Athens City Council met in committee Monday to discuss the 2022 Pay Study conducted by Ron Lucas, the city’s director of human resources, and compensation and benefits, among other topics.
The Finance and Personnel Committee Chairman, Sam Crowl, D-3rd Ward, brought forward the non-union member pay study for discussion to begin the meeting. The study began in 2020 and examined two positions within each of the city’s pay bands, Lucas said.
The study results recommend a consolidation of pay bands one and two and an addition of another band, resulting in 12 pay bands within city staff. Along with a recommendation of consolidation, the study recommends 13 of 58 city employees should be shifted from one pay band to another. Such a move would not be up or down, but rather a lateral move, Lucas said.
Lucas emphasized the need for reconciliation of pay for certain positions, such as between the water treatment plant manager and the wastewater treatment plant manager. The water plant manager has been employed by the city for one year and is paid at a rate of $30.89 per hour, whereas the wastewater plant manager has been employed by the city for six years and only makes $0.12 more an hour at $31.01 per hour. Lucas said Council is being asked to move the pay rate of that position up based on years of experience, and do the same with any other positions in the city facing a similar situation.
The Finance and Personnel Committee also discussed two possible incentive programs for city employees.
The first incentive program consists of opportunities for non-union staff members to gain further education or certification through the city. Full-time, non-union staff members who have been with the city for one year or more would be eligible to receive one degree and up to two certifications paid for by the city.

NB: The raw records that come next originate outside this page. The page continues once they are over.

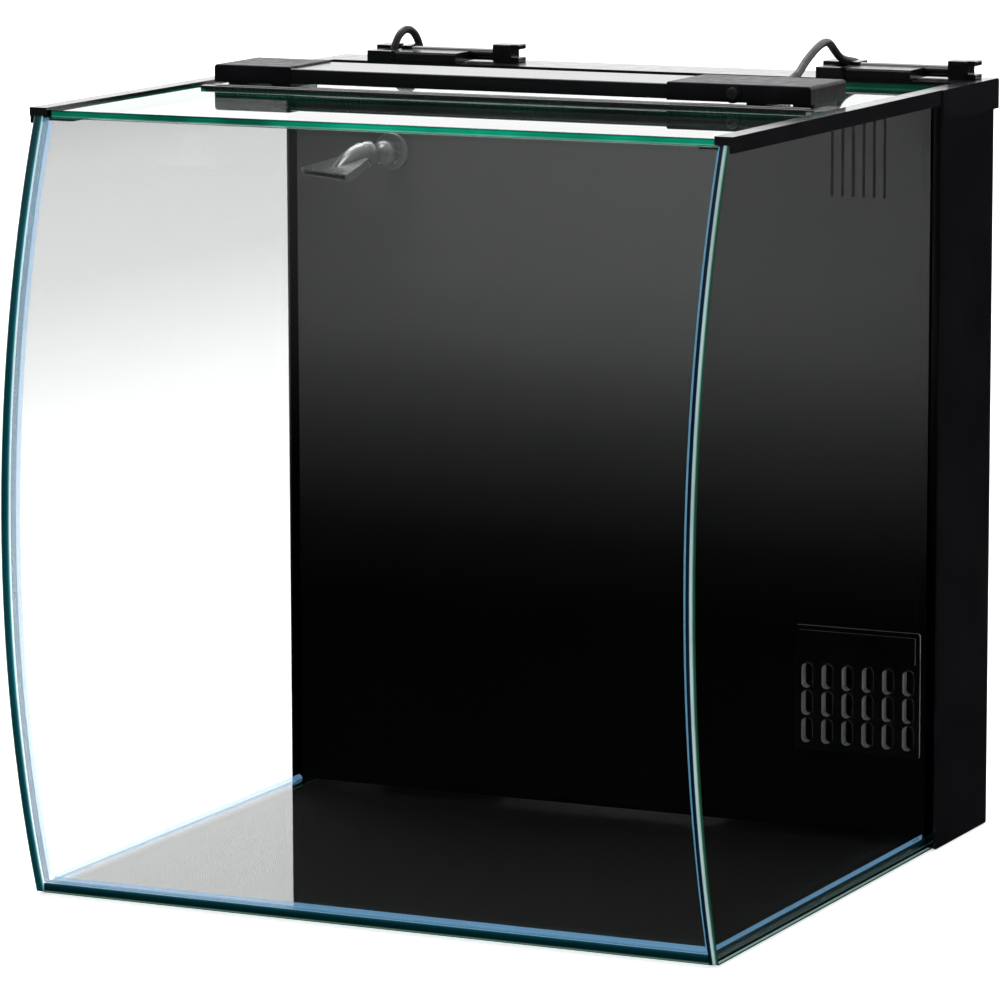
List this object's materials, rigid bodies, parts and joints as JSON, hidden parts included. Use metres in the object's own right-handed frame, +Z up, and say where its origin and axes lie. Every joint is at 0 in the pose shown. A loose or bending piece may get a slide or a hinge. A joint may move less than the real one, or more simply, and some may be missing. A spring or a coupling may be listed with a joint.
{
  "type": "glass aquarium tank",
  "caption": "Glass aquarium with a bent front pane, black partition and rear filter chamber, folding glass lid, slim LED bar, swivel return outlet and return pump.",
  "frame": {"origin": "on the floor, under the middle of the tank and its rim", "axes": "+X to the right seen from the front, -Y towards the bent front pane, +Z up"},
  "size_m": [0.4576, 0.5415, 0.5038],
  "materials": {
    "clear_glass": "polished float glass with green ground edges",
    "clear_silicone": "smooth cured silicone",
    "foam_mat": "fine closed-cell foam",
    "rim_plastic": "glossy moulded",
    "flap_plastic": "glossy moulded",
    "pin_steel": "drawn wire",
    "partition_plastic": "satin sheet",
    "grille_plastic": "satin moulded",
    "hinge_plastic": "glossy extruded",
    "light_aluminium": "fine brushed, black anodised",
    "light_plastic": "glossy moulded",
    "button_plastic": "satin moulded",
    "lens_plastic": "milky diffusing",
    "circuit_board": "white solder mask",
    "soft_rubber": "soft moulded",
    "outlet_plastic": "satin moulded",
    "pump_plastic": "glossy moulded",
    "shaft_ceramic": "ground ceramic",
    "rotor_plastic": "moulded over a magnet",
    "pipe_plastic": "smooth extruded",
    "basket_plastic": "fine moulded grain",
    "sponge_foam": "open-cell foam",
    "ring_ceramic": "porous fired ceramic rings",
    "mesh_fabric": "knitted mesh over dark granules",
    "cord_jacket": "soft satin jacket",
    "plug_plastic": "fine moulded grain",
    "tie_plastic": "flat strap"
  },
  "bodies": {
    "tank": {"back_glass": "clear_glass", "bottom_glass": "clear_glass", "carbon_bag": "mesh_fabric", "ceramic_media": "ring_ceramic", "cord_ties": "tie_plastic", "filter_sponge": "sponge_foam", "front_glass": "clear_glass", "hinge_strip": "hinge_plastic", "intake_grille": "grille_plastic", "left_flap_bracket": "flap_plastic", "left_flap_pin": "pin_steel", "left_glass": "clear_glass", "left_rail": "rim_plastic", "left_side_cover": "rim_plastic", "leveling_mat": "foam_mat", "light_coil": "cord_jacket", "light_cord": "cord_jacket", "light_plug": "plug_plastic", "light_tail": "cord_jacket", "media_basket": "basket_plastic", "media_divider": "partition_plastic", "partition": "partition_plastic", "pump_body": "pump_plastic", "pump_coil": "cord_jacket", "pump_cord": "cord_jacket", "pump_cover": "pump_plastic", "pump_divider": "partition_plastic", "pump_gland": "soft_rubber", "pump_plug": "plug_plastic", "pump_shaft": "shaft_ceramic", "pump_tail": "cord_jacket", "rear_deck": "rim_plastic", "rear_lid": "clear_glass", "return_elbow": "pipe_plastic", "return_pipe": "pipe_plastic", "return_socket": "outlet_plastic", "right_flap_bracket": "flap_plastic", "right_flap_pin": "pin_steel", "right_glass": "clear_glass", "right_rail": "rim_plastic", "right_side_cover": "rim_plastic", "silicone_beads": "clear_silicone", "silicone_seams": "clear_silicone", "suction_cups": "soft_rubber"},
    "front_lid": {"front_lid": "clear_glass", "lid_clip": "hinge_plastic"},
    "left_flap": {"left_flap": "flap_plastic"},
    "right_flap": {"right_flap": "flap_plastic"},
    "light": {"light_housing": "light_aluminium", "light_left_cap": "light_plastic", "light_right_cap": "light_plastic", "light_lens": "lens_plastic", "led_board": "circuit_board", "light_feet": "soft_rubber", "light_gland": "soft_rubber"},
    "power_button": {"power_button": "button_plastic"},
    "swivel_link": {"swivel_link": "outlet_plastic"},
    "return_nozzle": {"return_nozzle": "outlet_plastic"},
    "impeller": {"impeller": "rotor_plastic"},
    "flow_slider": {"flow_slider": "pump_plastic"}
  },
  "joints": [
    {"name": "front_lid_hinge", "type": "hinge", "parent": "tank", "child": "front_lid", "pos_m": [0, -0.011, 0.4749], "axis": [-1, 0, 0], "range_deg": [0, 84]},
    {"name": "left_flap_hinge", "type": "hinge", "parent": "tank", "child": "left_flap", "pos_m": [-0.145, 0.217, 0.4808], "axis": [-1, 0, 0], "range_deg": [0, 100]},
    {"name": "right_flap_hinge", "type": "hinge", "parent": "tank", "child": "right_flap", "pos_m": [0.17, 0.217, 0.4808], "axis": [-1, 0, 0], "range_deg": [0, 100]},
    {"name": "light_lift", "type": "slide", "parent": "tank", "child": "light", "axis": [0, 0, 1], "range_m": [0, 0.06]},
    {"name": "power_button_press", "type": "slide", "parent": "light", "child": "power_button", "axis": [0, 1, 0], "range_m": [0, 0.0008], "stiffness_N_per_m": 400, "springref_m": -0.0004},
    {"name": "nozzle_pan", "type": "hinge", "parent": "tank", "child": "swivel_link", "pos_m": [-0.15, 0.1295, 0.4237], "axis": [0, 0, 1], "range_deg": [0, 56]},
    {"name": "nozzle_tilt", "type": "hinge", "parent": "swivel_link", "child": "return_nozzle", "pos_m": [-0.1561, 0.11802, 0.4237], "axis": [0.8829, -0.4695, 0], "range_deg": [-45, 11]},
    {"name": "impeller_spin", "type": "hinge", "parent": "tank", "child": "impeller", "pos_m": [-0.15, 0.184, 0.034], "axis": [1, 0, 0], "continuous": true},
    {"name": "flow_slider_travel", "type": "slide", "parent": "tank", "child": "flow_slider", "axis": [0, 0, 1], "range_m": [0, 0.008]}
  ]
}
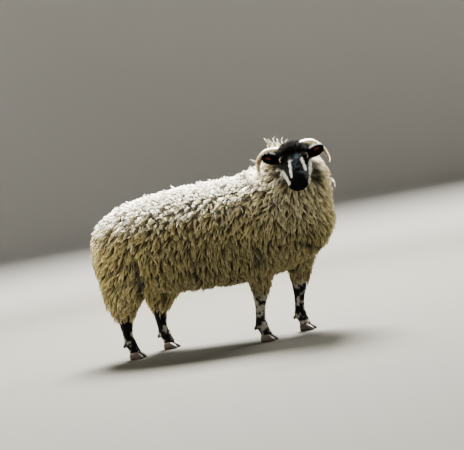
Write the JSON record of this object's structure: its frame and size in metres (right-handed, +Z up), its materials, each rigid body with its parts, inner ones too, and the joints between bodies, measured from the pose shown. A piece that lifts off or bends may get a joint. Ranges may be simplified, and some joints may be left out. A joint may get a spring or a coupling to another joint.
{
  "type": "sheep",
  "caption": "Black-faced horned hill ewe in long fleece, standing square with her head turned to her right.",
  "frame": {"origin": "on the floor, at the middle of the outline's box", "axes": "+X from rump to breast, +Y to the animal's left, +Z up"},
  "size_m": [1.1852, 0.5222, 0.804],
  "materials": {
    "wool": "coarse cream wool in long wavy locks",
    "black_hair": "short glossy black hair with white marks",
    "leg_hair": "short black and white mottled hair, woolly above knee and hock",
    "horn": "ringed straw-coloured horn, worn smooth",
    "claw_horn": "dark hoof horn",
    "eye_amber": "wet amber eye with a level dark pupil"
  },
  "bodies": {
    "root": {"trunk": "wool", "neck": "wool", "head": "black_hair", "tail": "wool", "ear_left": "black_hair", "eye_left": "eye_amber", "horn_left": "horn", "ear_right": "black_hair", "eye_right": "eye_amber", "horn_right": "horn", "leg_front_left": "leg_hair", "leg_front_right": "leg_hair", "leg_hind_left": "leg_hair", "leg_hind_right": "leg_hair", "claw_front_left_inner": "claw_horn", "dewclaw_front_left_inner": "claw_horn", "claw_front_left_outer": "claw_horn", "dewclaw_front_left_outer": "claw_horn", "claw_front_right_inner": "claw_horn", "dewclaw_front_right_inner": "claw_horn", "claw_front_right_outer": "claw_horn", "dewclaw_front_right_outer": "claw_horn", "claw_hind_left_inner": "claw_horn", "dewclaw_hind_left_inner": "claw_horn", "claw_hind_left_outer": "claw_horn", "dewclaw_hind_left_outer": "claw_horn", "claw_hind_right_inner": "claw_horn", "dewclaw_hind_right_inner": "claw_horn", "claw_hind_right_outer": "claw_horn", "dewclaw_hind_right_outer": "claw_horn"}
  },
  "joints": []
}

The degree or certification cannot be something required to be qualified for the job, but must be related to their position in some way. How well a particular program relates and if it meets requirements will be determined on a case by case basis, Lucas said.
The committee expressed support for the program, however, council members Crowl and Micah McCarey, D-At Large, brought forward concerns regarding the city budget’s ability to cover the cost of such education for employees.
The committee also discussed an incentive program featuring bonuses for non-union city staff members. The program would be merit-based and would allow staff supervisors to award one-time bonuses each year to those determined to be high achieving through yearly staff evaluations, Lucas said.
Councilwoman Arian Smedley, D-1st Ward, brought forward concerns regarding the subjectivity of such evaluations and rewards, as did Councilman Jeff Risner, D-2nd Ward. Risner brought up his concerns about such a program decreasing employee morale rather than boosting it. Additionally, Risner said he would currently vote against the program.
Athens City Auditor Kathy Hecht countered Risner and Smedley’s points, saying she believes the program is needed to reward those going above and beyond in their job.
Multiple other council members agreed with Risner and Smedley and discussed the meaning and ramifications of such a program at length.
Council also heard from the City and Safety Services Committee, the Planning Committee and the Transportation Committee during its meeting.